The Invention of the Telephone by Marty C.

By November 19, 2017

Alexander Graham Bell’s invention of the telephone in 1876 began the era of communication and the evolution of the telephone. Other people of the 20th century have continued Bell’s work and have improved the telephone.
Alexander Bell was born on March 3, 1847 in Edinburgh, United Kingdom. Growing up as a young boy, Alexander was curious about how sound was created. In his later years after college, Alexander became a teacher to deaf and dumb people. While teaching, he thought of an idea. In the Neumann Press book “Challenge of Freedom”, it says, “Alexander Bell thought that if signals could be sent by electricity, then the actual sound of words over wires charged with electricity should be possible.” After becoming so into this idea, he dropped his job as a teacher and experimented full time.
Although he had a great and brilliant idea, Alexander faced many problems. He needed some sort of steady current of electricity. Second, he had to figure out how he was going to send the sound waves of the speakers’ voice. Finally and foremost, money was necessary for his experiments. Without money, he couldn’t supply himself with the materials he needed.
After many years of experimenting, Bell finally one day had a break, and sent this message to his assistant, “Mr. Watson, come here, I want you.” Watson was overjoyed and raced up the stairs to tell Alexander the information. In “Challenge of Freedom”, it says, “together the two men labored to improve the invention. Finally after years of hard work, they succeeded in making an instrument that transmitted words very clearly and distinctly.”
In 1876, a big event happened in Philadelphia to celebrate the 100th anniversary of the signing of the Declaration of Independence. Bell showed his invention at the party and a couple people noticed it but didn’t say anything. Don Pedro, the Emperor of Brazil, came in to where the telephone was being exhibited and looked at it. Knowing Bell’s work with the deaf, he tried it out. After hearing Bell speak into the other end, Don Pedro exclaimed, “It talks!” Everyone around Pedro looked at the telephone in amazement. After a couple of days the telephone news was everywhere. News reporters posted articles on it in their newspaper columns. Even though it was not publicly used yet, Bell knew his invention was a success.

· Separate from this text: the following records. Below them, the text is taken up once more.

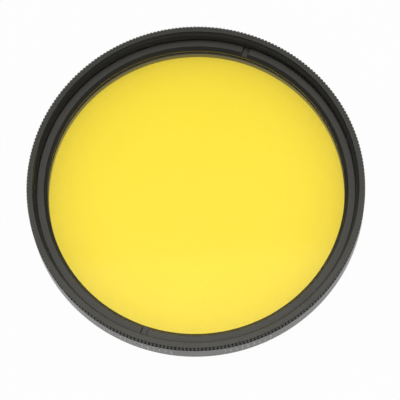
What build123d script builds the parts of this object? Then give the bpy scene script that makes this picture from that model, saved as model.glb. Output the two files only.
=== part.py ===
from build123d import *
import math
import os

# Screw-in colour filter for a camera lens, in millimetres.
# The origin is the centre of the rear end face, +Z runs along the optical axis to the front.

# Turned ring: front and rear thread
thread_diameter = 52.0
thread_depth = 0.45
front_thread_lead_in = 0.05
spigot_length = 2.1
spigot_end_chamfer = 0.3

# Turned ring: flange with the knurled grip and the plain band below it
flange_height = 5.1
rim_wall = 1.0
rim_chamfer = 0.1
knurl_height = 1.4
knurl_pitch = 0.6
knurl_depth = 0.23
knurl_crest_width = 0.25
knurl_recess = 0.05
band_edge_chamfer = 0.1
tool_overrun = 0.4

# Turned ring: seat for the glass, and the bores in front of it and behind it
seat_thickness = 1.4
seat_width = 1.4
rear_bore_depth = 0.9
rear_bore_step = 0.8
rear_bore_chamfer = 0.15
pocket_step = 0.35
inner_bore_step = 0.45

# Glass disc
glass_thickness = 1.6
glass_edge_chamfer = 0.2
glass_clearance = 0.1
glass_stand_proud = 0.3

# Retaining ring
retainer_height = 0.95
retainer_clearance = 0.05
retainer_sink = 0.15
retainer_face_width = 1.05
retainer_bore_chamfer = 0.58
retainer_outer_chamfer = 0.05
slot_width = 0.9
slot_depth = 0.45
slot_edge_chamfer = 0.1
slot_angle = 66.2

# Heights that follow
flange_bottom = spigot_length
rim_top = flange_bottom + flange_height
knurl_bottom = rim_top - knurl_height
seat_top = rear_bore_depth + seat_thickness
glass_top = seat_top + glass_thickness
pocket_top = glass_top - glass_stand_proud
retainer_top = glass_top + retainer_height
front_bore_bottom = retainer_top + retainer_sink

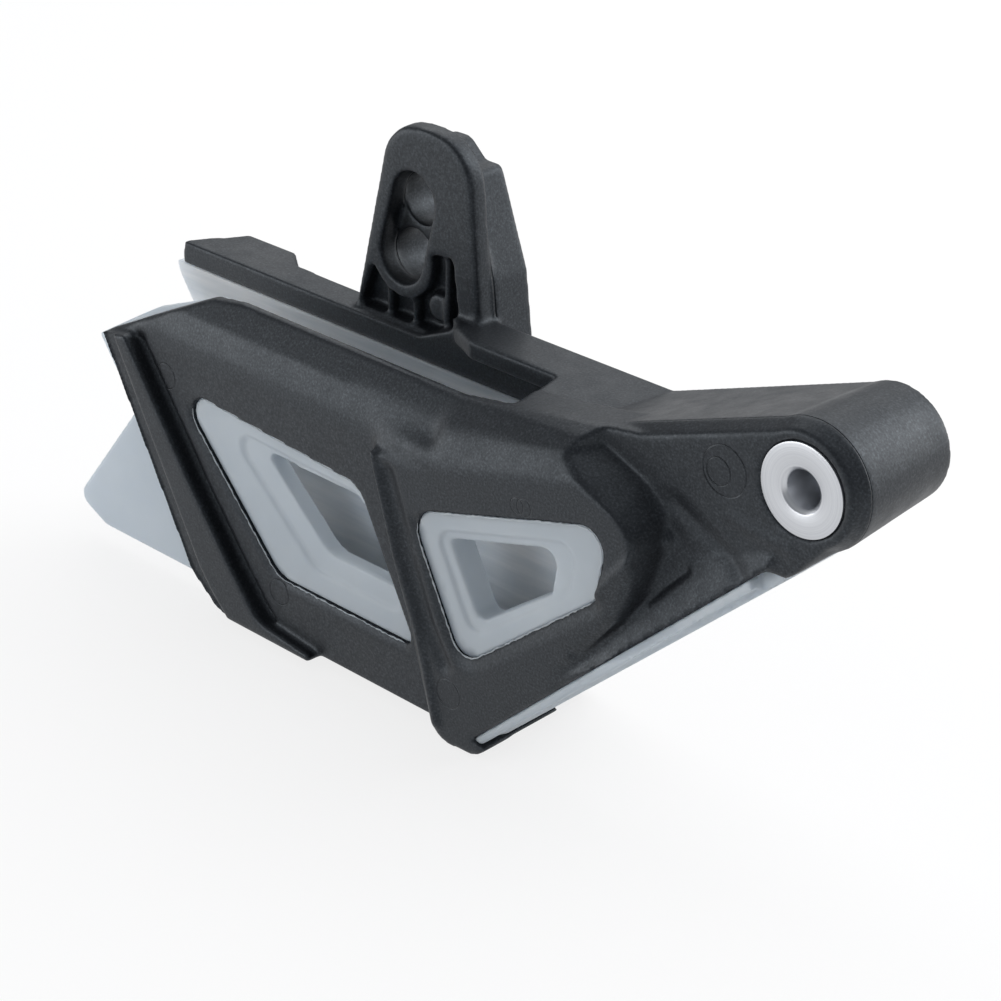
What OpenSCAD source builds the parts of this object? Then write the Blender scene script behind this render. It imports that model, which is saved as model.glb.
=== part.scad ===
// Chain guard: a moulded two-wall channel that a motorbike's drive chain runs through.
// A black outer shell carries a pale wear liner and a turned bushing for its front bolt.
// +X runs along the chain toward the bushing, +Y away from the near wall, +Z up.
// The part's origin is the middle of the bushing, on its bore axis. The modules below measure
// Y from the bushing's near face, and placed() moves each finished node to the origin.

/* [Front bushing] */
// Outer diameter of the bushing
bush_od = 16; // [13:0.5:17]
// Bore of the bushing
bush_bore = 6.4; // [5:0.1:8]
// Length of the bushing, and with it the width of the boss
bush_len = 25; // [23:0.5:28]
// Chamfer at both ends of the bore
bush_chamfer = 0.7; // [0.3:0.1:1]

/* [Boss and arm] */
// Wall of plastic round the bushing at the parting line
boss_wall = 3.2; // [2.5:0.1:5]
// Draft of the boss from its parting line to its far end, on the radius
boss_draft = 1.2; // [0.2:0.1:2]
// Depth of the rounded rim at the near face
boss_rim = 3; // [1.5:0.25:4]
// Slope of the arm's top, in degrees
arm_slope = 20; // [14:1:26]

/* [Channel] */
// Clear width inside the liner
chain_w = 20; // [18:0.5:24]
// Wall of the liner
liner_t = 2.5; // [2:0.1:3]
// Wall of the rear panel of the shell
rear_panel_t = 2.5; // [2:0.1:4]
// Wall of the front panel of the shell, which stands proud
front_panel_t = 4.5; // [3:0.1:6]
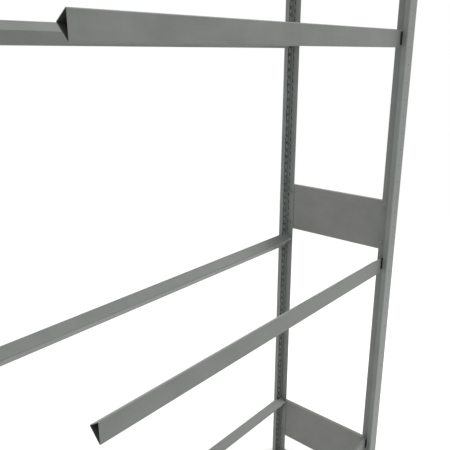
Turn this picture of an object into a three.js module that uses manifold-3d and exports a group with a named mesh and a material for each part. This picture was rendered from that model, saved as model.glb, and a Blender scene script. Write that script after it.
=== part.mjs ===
// Add-on bay of a boltless tyre rack, in millimetres, +Z up.
// One end frame of two T-section posts and three side panels carries six triangular
// beams, a front and a rear one at each level. The beams run along -X and end open.
// The origin is on the floor, under the middle of the overall box.
import * as THREE from 'three';
import { mergeVertices } from 'three/addons/utils/BufferGeometryUtils.js';
import Module from 'manifold-3d';

const wasm = await Module();
wasm.setup();

// ---- driving dimensions -------------------------------------------------------

// end frame
const frameHeight = 2100;
const frameDepth = 430; // outer face to outer face of the two posts
const contactGap = 0.3; // left between two pieces that touch
const cutOverlap = 1; // how far a cutting shape runs past what it cuts

// post: a front plate with a lip down each side and a stem from its middle
const postWidth = 48;
const postDepth = 45; // outer face to free edge of the stem
const postSheet = 2;
const lipDepth = 15;
const bendRadius = 3; // outside of each lip's fold

// perforation of the post
const slotPitch = 25;
const slotHeight = 14;
const slotEndMargin = 18; // least from a slot's middle to the post's end
const hookSlotWidth = 6;
const hookSlotInset = 22; // middle of the slot, from the post's outer face
const accessorySlotWidth = 8;
const accessorySlotInset = 9;
const faceHoleDiameter = 4;
const faceHoleEverySlots = 2; // one face hole for this many slots
const faceHoleDrop = 16.5; // from a hook slot's middle down to a face hole
const faceHoleSeat = 0.3; // how far a face hole bites into the stem behind it

// foot plate under each post
const footWidth = 70;
const footDepth = 60;
const footThickness = 4;
const anchorHoleDiameter = 9;
const anchorHoleSide = 12; // from the stem's middle plane
const anchorHoleInset = 30; // from the post's outer face

// beams: a triangular tube, upright face outwards, the two slopes meeting inwards
const beamLength = 1113;
// its height and depth run to where the faces would meet if the corners were sharp
const beamHeight = 54;
const beamDepth = 30.5;
const beamApexHeight = 32.5; // above the beam's lower corner
const beamWall = 1.5;
const beamCornerRadius = 2;
const beamFaceBeforeHook = 4.5; // upright face to the middle of the hook slots
const beamEndGap = 8.5; // tube's end to the post's side plane
const levelCount = 3;
const lowestLevelAbovePanel = 129; // lowest beams' lower corner, from the lowest panel's edge
const levelPitchInSlots = 28;

// connector: a V-shaped spigot in the tube's end, with a hooked end plate
const spigotClearance = 0.3;
const spigotSheet = 2;
const spigotReach = 60; // inside the tube
const endPlateHeadRoom = 0.8; // end plate's thickness beyond a panel bolt's head
const endPlateBoltGap = 1; // end plate's edge to a panel bolt's head
const hookSideClearance = 1; // hook to slot, each side
const hookLipDrop = 6;
const hookLipThickness = 3;
const hookPlay = 0.4; // left above and below the hook when it is lifted to the slot's edge
const hookRise = 20.5; // beam's lower corner to the middle of the lower hook's slot

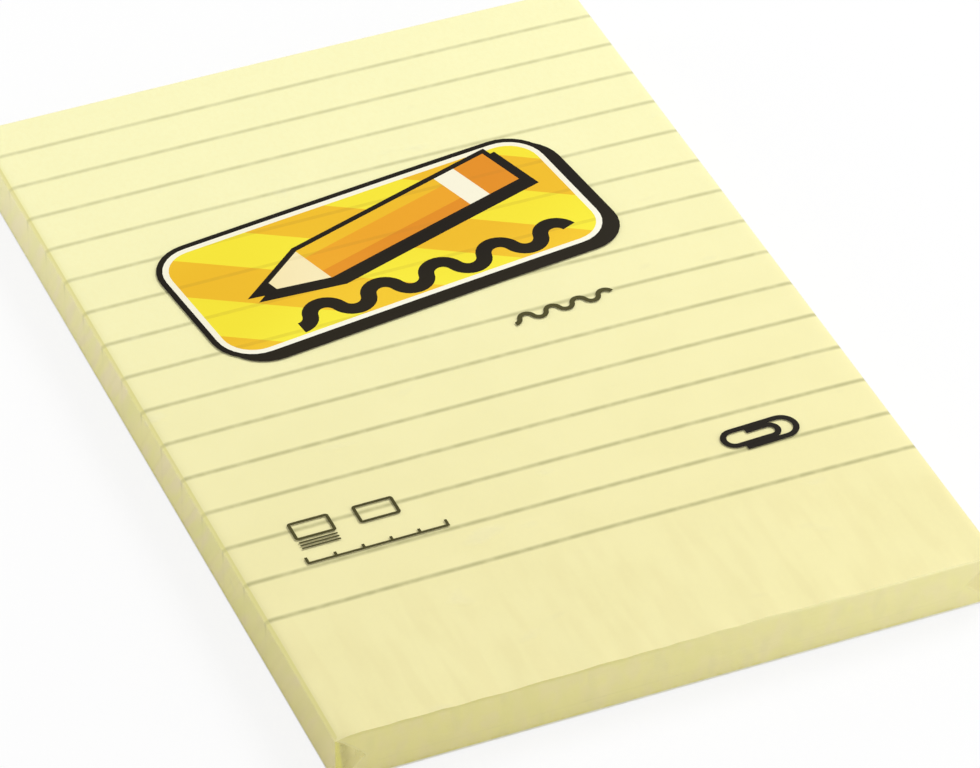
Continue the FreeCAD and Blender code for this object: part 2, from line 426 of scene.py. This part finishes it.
def ink_material(name, light, dark, ruling, show_through=0.0):
    """Ink on the film: a soft blend of two tones, with the lines below showing through a little."""
    material, tree, shader, coordinates = new_material(name)
    blend = stretched_noise(tree, coordinates, (26, 26, 26), detail=1)
    grain = stretched_noise(tree, coordinates, (3000, 3000, 3000), detail=2)
    tone = mix_colour(tree, ease(tree, blend, 0.38, 0.62), light, dark)
    tone = mix_colour(tree, ease(tree, grain, 0.4, 0.7, 0, 0.12), tone, dark)
    line = math_node(tree, "MULTIPLY", ruling_line(tree, coordinates, ruling, 0.12 * MM), show_through)
    wire(tree, mix_colour(tree, line, tone, srgb(150, 110, 40)), shader.inputs["Base Color"])
    shader.inputs["Roughness"].default_value = 0.4
    shader.inputs["Specular IOR Level"].default_value = 0.1
    return material


def note_block(face, edges):
    """The stack of notes: a grid for the top sheet, whose rim is drawn down one ridge to a sheet."""
    bm = bmesh.new()
    columns = round(2 * HALF_WIDTH / GRID_STEP)
    rows = round(2 * HALF_LENGTH / GRID_STEP)
    place = Matrix.Translation((0, 0, STACK_BASE + STACK_HEIGHT))
    size = Matrix.Diagonal((2 * HALF_WIDTH, 2 * HALF_LENGTH, 1, 1))
    bmesh.ops.create_grid(bm, x_segments=columns, y_segments=rows, size=0.5, matrix=place @ size)
    sheet_faces = set(bm.faces)
    rings = [
        bmesh.ops.inset_region(bm, faces=list(sheet_faces), thickness=ROLL_REACH / 2, use_even_offset=True,
                               use_boundary=True)["faces"]
        for _ in range(2)
    ]
    sheet_faces.update(rings[1])
    rim = [edge for edge in bm.edges if edge.is_boundary]
    for edge in rim:
        edge.smooth = False
    chance = random.Random(7)
    half_sheet = Vector((0, 0, -STACK_HEIGHT / SHEET_COUNT / 2))
    for half in range(2 * SHEET_COUNT):
        drawn = bmesh.ops.extrude_edge_only(bm, edges=rim)["geom"]
        rim = [item for item in drawn if isinstance(item, bmesh.types.BMEdge)]
        verts = [item for item in drawn if isinstance(item, bmesh.types.BMVert)]
        outward = 1 if half % 2 == 0 else -1
        shift = SHEET_RIDGE * (outward + chance.uniform(-SHEET_SLIP, SHEET_SLIP))
        spread = Matrix.Diagonal((1 + shift / HALF_WIDTH / 2, 1 + shift / HALF_LENGTH / 2, 1, 1))
        bmesh.ops.transform(bm, matrix=spread, verts=verts)
        bmesh.ops.translate(bm, vec=half_sheet, verts=verts)
    sheet_faces.update(bmesh.ops.edgeloop_fill(bm, edges=rim)["faces"])
    for rim_face in rings[0]:
        if rim_face.calc_center_median().x > ROLL_REACH / 2 - HALF_WIDTH:
            sheet_faces.add(rim_face)
    for block_face in bm.faces:
        block_face.smooth = block_face in sheet_faces or block_face in rings[0]
        block_face.material_index = 0 if block_face in sheet_faces else 1
    stretch_up(bm, STACK_BASE, STACK_HEIGHT, paper_height)
    bmesh.ops.recalc_face_normals(bm, faces=bm.faces)
    block = new_piece("note_block", bm, [face, edges])
    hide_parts("note_sheets")
    return block


def cut_all(bm, place, normal):
    geometry = list(bm.verts) + list(bm.edges) + list(bm.faces)
    bmesh.ops.bisect_plane(bm, geom=geometry, dist=1e-7, plane_co=normal * place, plane_no=normal)


def cut_into_grid(bm, step):
    """Cuts the mesh in even steps both ways, and along the rolled rims, so that it can follow the top."""
    for axis, normal in enumerate((Vector((1, 0, 0)), Vector((0, 1, 0)))):
        lowest = min(vert.co[axis] for vert in bm.verts)
        highest = max(vert.co[axis] for vert in bm.verts)
        cut = math.floor(lowest / step) + 1
        while cut * step < highest:
            cut_all(bm, cut * step, normal)
            cut += 1
    for place in (HALF_WIDTH - ROLL_REACH, HALF_WIDTH - ROLL_REACH / 2):
        for side in (-1, 1):
            cut_all(bm, side * place, Vector((1, 0, 0)))


def cut_faces(bm, faces, point, normal):
    """Cuts only the given faces along a plane and returns them with the new ones."""
    geometry = set(faces)
    for face in faces:
        geometry.update(face.verts)
        geometry.update(face.edges)
    cut = bmesh.ops.bisect_plane(bm, geom=list(geometry), dist=1e-7, plane_co=point, plane_no=normal)
    return [item for item in cut["geom"] if isinstance(item, bmesh.types.BMFace)]


def film_sleeve(bm):
    """The film round the block, with softly rounded edges."""
    size = Vector((film_high[0] * 2, SLEEVE_END * 2, film_high[2]))
    made = bmesh.ops.create_cube(bm, size=1.0)
    bmesh.ops.scale(bm, vec=size, verts=made["verts"])
    bmesh.ops.translate(bm, vec=(0, 0, film_high[2] / 2), verts=made["verts"])
    bmesh.ops.bevel(bm, geom=list(bm.edges), offset=FILM_EDGE_RADIUS, offset_type="OFFSET", segments=3,
                    profile=0.5, material=-1, affect="EDGES", clamp_overlap=True)
    cut_into_grid(bm, GRID_STEP)


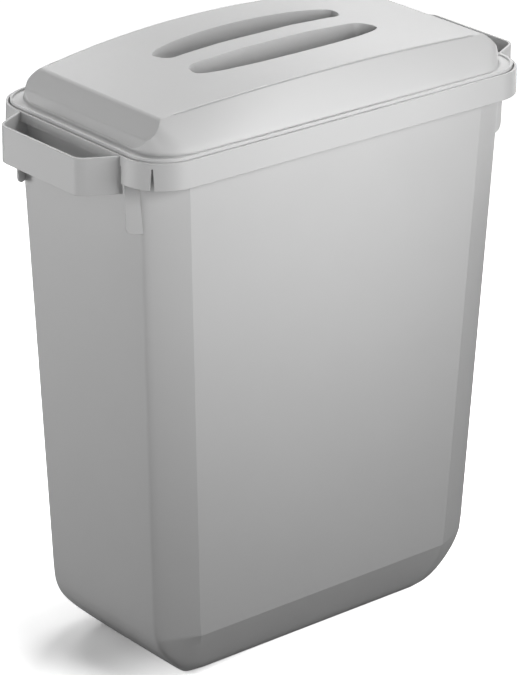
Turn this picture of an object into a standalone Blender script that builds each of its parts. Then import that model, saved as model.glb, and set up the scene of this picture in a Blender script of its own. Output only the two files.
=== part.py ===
"""A free-standing rectangular waste bin with a loose lid.

X runs along the bin, Y across it and Z up. The origin is the middle of the flat base.
The tub is one moulding: a loft of rounded rectangles that climbs the outside, turns over the rim
and goes down the inside to the floor, with the two carrying handles and the gussets joined to it
and the skirt cut away at the handles and slit at the corners. The lid is the other moulding, a
domed shell with two grip pockets, whose hem stands on the ledge inside the rim.
"""

import math

import bmesh
import bpy
from mathutils import Vector

# Overall sizes of the rim
RIM_HEIGHT = 0.610
RIM_LENGTH = 0.5084
RIM_WIDTH = 0.2766

# Tub wall: how far its top stands inside the rim and how far each side leans in towards the ground
END_SETBACK = 0.0138
SIDE_SETBACK = 0.0177
END_TAPER = 0.0273
SIDE_TAPER = 0.0134
WALL = 0.0032

# Tub corners: a flat that leaves the long side at a crease and rounds into the end
CORNER_ALONG = 0.0449
CORNER_ACROSS = 0.0250
CORNER_CREASE = 0.0185
CORNER_FULLNESS = 2.2

# Rounding between the walls and the base: a bend into a slope at the ends, a crease along the sides
END_ROUND_HEIGHT = 0.090
END_ROUND_BEND = 0.0490
END_ROUND_INSET = 0.0520
END_ROUND_FULLNESS = 2.4
SIDE_ROUND_HEIGHT = 0.064
SIDE_ROUND_CREASE = 0.0090
SIDE_ROUND_INSET = 0.0600
SIDE_ROUND_FULLNESS = 1.3
BASE_CORNER = 0.020

# Rim: upright lip, ledge that the lid stands on and skirt that hangs outside
RIM_CORNER = 0.0468
LIP_WIDTH = 0.0034
LIP_ROUND = 0.0010
LEDGE_DEPTH = 0.0070
LEDGE_THICKNESS = 0.0030
SKIRT_HEIGHT = 0.0285
SKIRT_THICKNESS = 0.0028
SKIRT_FLARE = 0.0007

# Skirt cut-outs: the open stretch at each handle and the slits at the corners
OPENING_CLEARANCE = 0.0023
OPENING_LIP = 0.0105
SLIT_HEIGHT = 0.0225
SLIT_FOOT = 0.0048
SLIT_TIP = 0.0014
SLIT_ANGLE = 40.0

# Handles
HANDLE_REACH = 0.0379
HANDLE_HEIGHT = 0.0392
HANDLE_DROP = 0.0005
HANDLE_THICKNESS = 0.0030
HANDLE_MARGIN = 0.0544
HANDLE_NARROWING = 0.0196
HANDLE_CORNER = 0.0170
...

Many innovators improved Bell’s telephone in the 20th century. In Challenge of Freedom it says, “transmitters and receivers were made to carry the voice more distinctly, a way was found of sending more than one message over a wire at the same time, automatic switchboards were invented, and long-distance calls were made possible.”
It was not until the turn of the century that the telephone was in most American homes. Before, it was a very unique and prized device that only some people had. Even though telephones are all over the world, most of them are set up in the United States. Today our telephones range from a flip phone to a smart phone with a touch screen. It’s incredible that the telephone went from a little device that Bell blew into to ones that we even wear on our wrist! Alexander Bell was a very creative person and changed the world through his invention. He was one of few inventors that lived long enough to see the success of his work.